South Whidbey man to try for didgeridoo world record

If you feel a good vibration spreading on Thursday, thank Bob Effertz and his didgeridoos. He’s after a world record, and he wants your help.

BY ROY JACOBSON

South Whidbey Record

LANGLEY — If you feel a good vibration spreading on Thursday, thank Bob Effertz and his didgeridoos. He’s after a world record, and he wants your help.

He also may have you jumping through hoops to get into the record books.

The record for the number of people playing the didgeridoo — a traditional Australian aboriginal instrument — at the same time is 238, set in England a few years ago, Effertz said.

A longtime Whidbey music instructor, he will conduct a didgeridoo clinic at 2 p.m. Thursday at the Island County Fairgrounds in Langley as part of Aqua Chautauqua. He said he’ll have more than enough instruments for everyone looking for 15 minutes of fame. Well, maybe two minutes.

“I’m hoping there will be enough people standing around,” Effertz said. “One quick lesson, then we’ll try to get a rhythm going and play for a minute or so.”

If he can’t find enough volunteers, there’s Plan B. He’ll team with the Vortex Sisters — Vanessa Vortex and Kelsey Strauch — to attempt a world record for the number of people playing didgeridoos while Hula-Hooping.

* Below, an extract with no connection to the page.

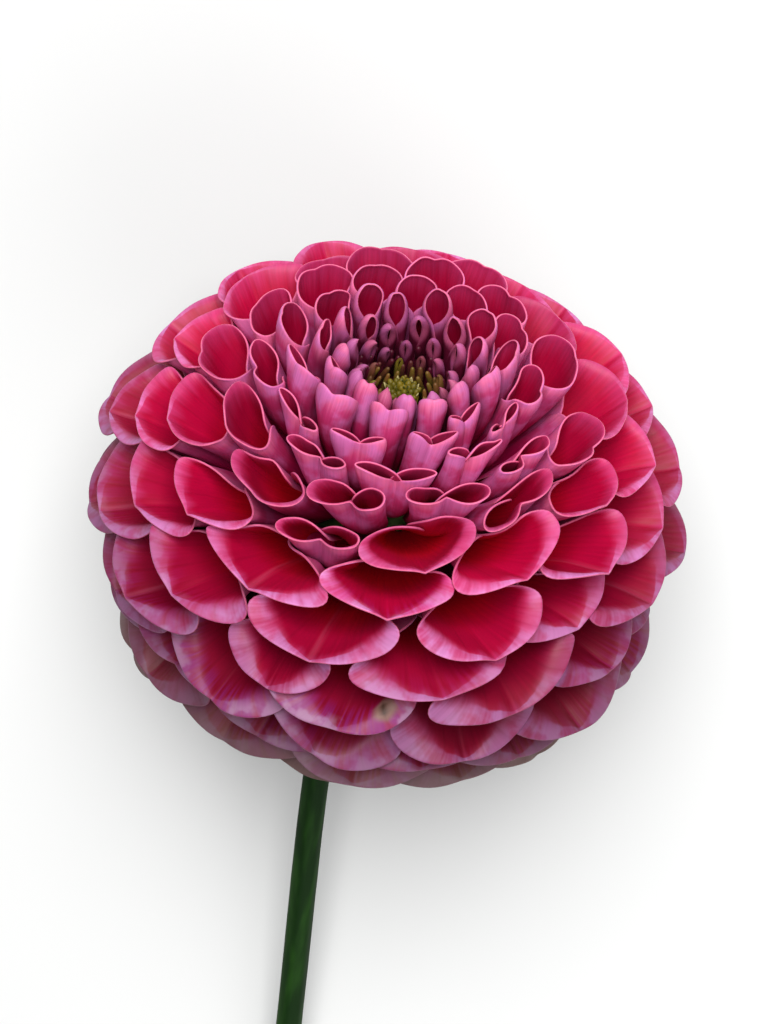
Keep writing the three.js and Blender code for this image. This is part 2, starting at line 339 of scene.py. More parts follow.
# The florets that the camera looks into, one by one.
NUDGES: dict[int, Nudge] = {
    46: Nudge(deep=0.8, pinch=0.6, notch=1.3),
    49: Nudge(deep=0.6, pinch=1.0, notch=1.8),
    54: Nudge(across=1.4, deep=0.55, pinch=1.0, notch=1.6),
    57: Nudge(across=-1.0, inward=-0.8, deep=0.6, pinch=1.1, notch=1.6),
    59: Nudge(deep=0.6, pinch=0.9, twist=-14.0, notch=1.4),
    62: Nudge(across=0.9, wide=1.0, deep=0.66, pinch=1.0, twist=4.0, hand=1, notch=1.8),
    64: Nudge(deep=0.6, pinch=1.0, notch=1.4),
    65: Nudge(across=-0.4, inward=1.8, pinch=0.2),
    67: Nudge(across=-0.3, wide=1.2, deep=0.62, pinch=1.15, notch=1.6),
    70: Nudge(inward=-1.0, deep=0.8, hand=-1),
    72: Nudge(across=-0.3, inward=0.6, wide=0.85, deep=0.8, notch=1.2),
    75: Nudge(across=-0.8, inward=0.2, deep=0.95, twist=6.0, pinch=0.9, notch=1.5, curl=0.14),
    78: Nudge(across=-0.4, inward=-1.4, pinch=0.3),
    80: Nudge(across=-1.7, inward=0.9, wide=0.78, twist=-5.0, notch=1.7),
    83: Nudge(across=-0.4, inward=0.1, deep=0.8, twist=-10.0, hand=-1, curl=0.16),
    85: Nudge(across=0.3, inward=0.3, wide=0.85, pinch=0.4),
    88: Nudge(
        across=-1.2, inward=0.2, wide=1.02, deep=1.1, twist=-8.0, hand=-1, ripe=5.0, keel=1.7, curl=0.16,
    ),
    93: Nudge(across=0.4, inward=0.7, wide=0.84, deep=0.8, twist=-9.0, ripe=-13.0, notch=1.6),
    96: Nudge(across=-0.6, inward=1.0, twist=-14.0, hand=-1, ripe=4.0, curl=0.14),
    101: Nudge(inward=0.4, deep=0.85, twist=-2.0, wear=0.15),
    106: Nudge(across=1.1, inward=1.1, deep=0.88, twist=3.0, streak=0.5),
    109: Nudge(inward=-0.6, wide=0.96, twist=-6.0),
    114: Nudge(across=-1.2, inward=0.1, wide=1.0, twist=-1.0, streak=0.45),
    122: Nudge(across=0.2, inward=0.4, wide=1.1, deep=0.85, twist=-8.0, wear=0.1),
    127: Nudge(across=0.4, wide=0.6, deep=0.8),
    130: Nudge(across=-3.0, inward=-0.2, wide=1.05, deep=0.8, twist=-8.0),
    135: Nudge(across=-2.6, inward=1.2, wide=0.78, twist=4.0, wear=0.6),
    140: Nudge(across=0.6, wide=0.85, wear=0.5),
    143: Nudge(across=-1.6, inward=-1.0, wide=0.95, streak=0.15),
    148: Nudge(across=1.8, inward=0.2, wide=0.9, twist=24.0, wear=0.3),
}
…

Vortex and Strauch will be conducting their hoop clinic nearby, Effertz said, adding that he’s not sure what the current hooping didgeridoo record might be.

Didgeridoos are tubes of varying lengths and materials that, when played correctly, emit what Effertz describes as a “peaceful rumble.” They are traditionally made of various lengths of wood — an authentic aboriginal didgeridoo is a branch from a eucalyptus tree that has been hollowed out by termites. A beeswax mouthpiece is applied, and away you blow.

He said Europeans probably came up with the name “didgeridoo” because that’s what one sounded like to them, but each tribe of aborigines has its own name for it.

Didgeridoos needn’t be wood, Effertz said. Although many are of bamboo and other natural materials, the first one he made, in 1990, was plastic pipe.

Most of those he uses in his classes — and will use for the record attempt — are 99-cent black plastic golf-club holders.

“They have a good sound, and they’re cheap,” Effertz said. “And they’re the easiest to play — perfect for beginners.”

As a psychologist for many years with the Mukilteo School District and now with South Whidbey schools, Effertz, 58, noticed the benefits of didgeridoo therapy when he used the instruments as part of a world music club.

“They saw them in the corner of my office and were really interested,” he said. “The club pulled in kids who often didn’t want to belong.”

A didgeridoo works great on fussy babies, too. “It calms them right down,” he said.

Once at a festival, he aimed his instrument at a group of rowdy boys. “They just stood there mesmerized,” Effertz said. “Why don’t you just follow us home,” one parent suggested.

Effertz also is exploring didgeridoo health benefits. Volunteering with patients at Whidbey General Hospital, he’s experimenting with rhythms and pitch, aiming didgeridoo vibrations at tender areas of the body.

He said a recent British study found that playing the didgeridoo may decrease sleep apnea and snoring by building up muscles and opening air passages.

Effertz plays his didgeridoo using circular breathing through his nose to sustain a continuous melody with a variety of tones and rhythms. As Bacall said to Bogie: “You just pucker up and blow.”

Effertz said the longest he has played a single ditty is about an hour.

If he gets enough players Thursday for the record, he’ll take a picture and collect signatures for validation.

“My goal is to get a large number of people and have a lot of fun doing it,” he said.

If Effertz can’t get the world record, he hopes at least to go for the North America/South America mark.

“They don’t have many didgeridoo players,” he said.